According to a press release from the Board, Commissioner Eppie Griego said he found a kit that advocated illegal drug use and promoted that “snorting drugs” is safe.

The Board said Access Point, which is a local nonprofit needle-exchange program, provides the kits to clients, and that they include instructions, saline vials and tubes necessary to inhale drugs, and claim that inhaling drugs that “easily dissolve in water” is safe. The Board also claimed that the kit encouraged anyone using fentanyl to “go low and slow.”

The Board said Pueblo County has experienced a growing overdose death rate, which officials blame on increased fentanyl use.

“We put so many resources into stopping drug use into the community,” said Griego. “This material [from Access Point] crosses the line between harm reduction and drug promotion — all at the expense of our children and our community.”

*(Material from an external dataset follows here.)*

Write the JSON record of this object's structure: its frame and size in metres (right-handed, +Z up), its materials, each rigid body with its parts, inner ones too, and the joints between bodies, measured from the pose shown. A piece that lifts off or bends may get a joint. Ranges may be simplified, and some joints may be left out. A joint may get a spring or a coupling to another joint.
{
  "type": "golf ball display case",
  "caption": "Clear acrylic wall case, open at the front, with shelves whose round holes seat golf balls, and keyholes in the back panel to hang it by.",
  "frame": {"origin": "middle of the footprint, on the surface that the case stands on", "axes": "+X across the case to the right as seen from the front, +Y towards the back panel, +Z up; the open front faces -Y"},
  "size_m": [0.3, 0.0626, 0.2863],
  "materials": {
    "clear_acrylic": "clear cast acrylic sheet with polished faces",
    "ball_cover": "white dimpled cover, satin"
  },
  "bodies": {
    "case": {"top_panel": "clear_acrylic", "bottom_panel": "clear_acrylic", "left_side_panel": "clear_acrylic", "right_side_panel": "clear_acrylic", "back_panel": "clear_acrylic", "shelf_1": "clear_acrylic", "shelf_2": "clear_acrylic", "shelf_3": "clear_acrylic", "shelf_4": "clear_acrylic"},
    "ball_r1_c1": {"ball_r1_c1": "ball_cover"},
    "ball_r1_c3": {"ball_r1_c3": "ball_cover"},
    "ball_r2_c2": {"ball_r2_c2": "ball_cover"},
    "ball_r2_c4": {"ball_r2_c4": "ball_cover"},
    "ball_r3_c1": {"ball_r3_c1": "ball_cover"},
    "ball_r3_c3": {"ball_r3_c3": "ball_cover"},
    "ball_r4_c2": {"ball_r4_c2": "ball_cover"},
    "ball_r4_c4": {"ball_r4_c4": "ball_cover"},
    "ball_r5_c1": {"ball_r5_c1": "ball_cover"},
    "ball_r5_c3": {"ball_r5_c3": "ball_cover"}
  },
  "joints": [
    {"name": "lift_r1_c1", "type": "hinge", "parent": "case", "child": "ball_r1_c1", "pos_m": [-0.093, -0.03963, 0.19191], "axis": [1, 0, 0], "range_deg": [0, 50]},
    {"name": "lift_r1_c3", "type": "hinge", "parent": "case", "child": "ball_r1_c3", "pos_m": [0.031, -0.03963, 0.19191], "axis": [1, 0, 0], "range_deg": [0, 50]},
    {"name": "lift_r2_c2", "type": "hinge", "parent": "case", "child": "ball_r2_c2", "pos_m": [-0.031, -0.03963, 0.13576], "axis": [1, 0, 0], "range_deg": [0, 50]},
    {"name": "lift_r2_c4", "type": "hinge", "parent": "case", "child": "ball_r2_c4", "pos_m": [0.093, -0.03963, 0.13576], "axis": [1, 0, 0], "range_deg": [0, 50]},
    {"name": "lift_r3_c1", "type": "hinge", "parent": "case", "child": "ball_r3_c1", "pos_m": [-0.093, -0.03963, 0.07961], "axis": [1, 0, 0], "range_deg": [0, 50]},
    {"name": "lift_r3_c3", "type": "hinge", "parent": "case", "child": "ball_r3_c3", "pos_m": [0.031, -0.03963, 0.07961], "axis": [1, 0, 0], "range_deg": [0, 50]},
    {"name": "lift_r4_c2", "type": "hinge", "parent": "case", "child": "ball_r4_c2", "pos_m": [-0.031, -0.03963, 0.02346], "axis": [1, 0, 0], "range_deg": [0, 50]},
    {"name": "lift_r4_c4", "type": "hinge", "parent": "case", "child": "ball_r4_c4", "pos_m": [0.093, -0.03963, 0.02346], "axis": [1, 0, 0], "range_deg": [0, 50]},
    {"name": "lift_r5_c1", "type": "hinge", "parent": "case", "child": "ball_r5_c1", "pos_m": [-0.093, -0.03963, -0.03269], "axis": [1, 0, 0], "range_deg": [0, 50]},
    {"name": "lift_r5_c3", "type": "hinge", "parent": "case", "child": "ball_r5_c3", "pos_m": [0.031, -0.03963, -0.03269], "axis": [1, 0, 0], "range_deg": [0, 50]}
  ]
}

Now, the Board said they are taking steps to ensure that non-profits like Access Point will not receive any county money. The Board said Access Point currently receives funding from the state of Colorado but does not receive funding from Pueblo County, though its counterpart, Southern Colorado Harm Reduction, has received county money in the past.

The Colorado Health Network (CHN), which helps run Access Point, responded to FOX21 News:

“Though no drug use can be classified as “safe,” research shows snorting drugs versus injecting drugs decreases the risk of overdose and infectious disease transmission,” said CHN. “We have seen a decrease in injection drug use through our data over the past year, primarily due to education.”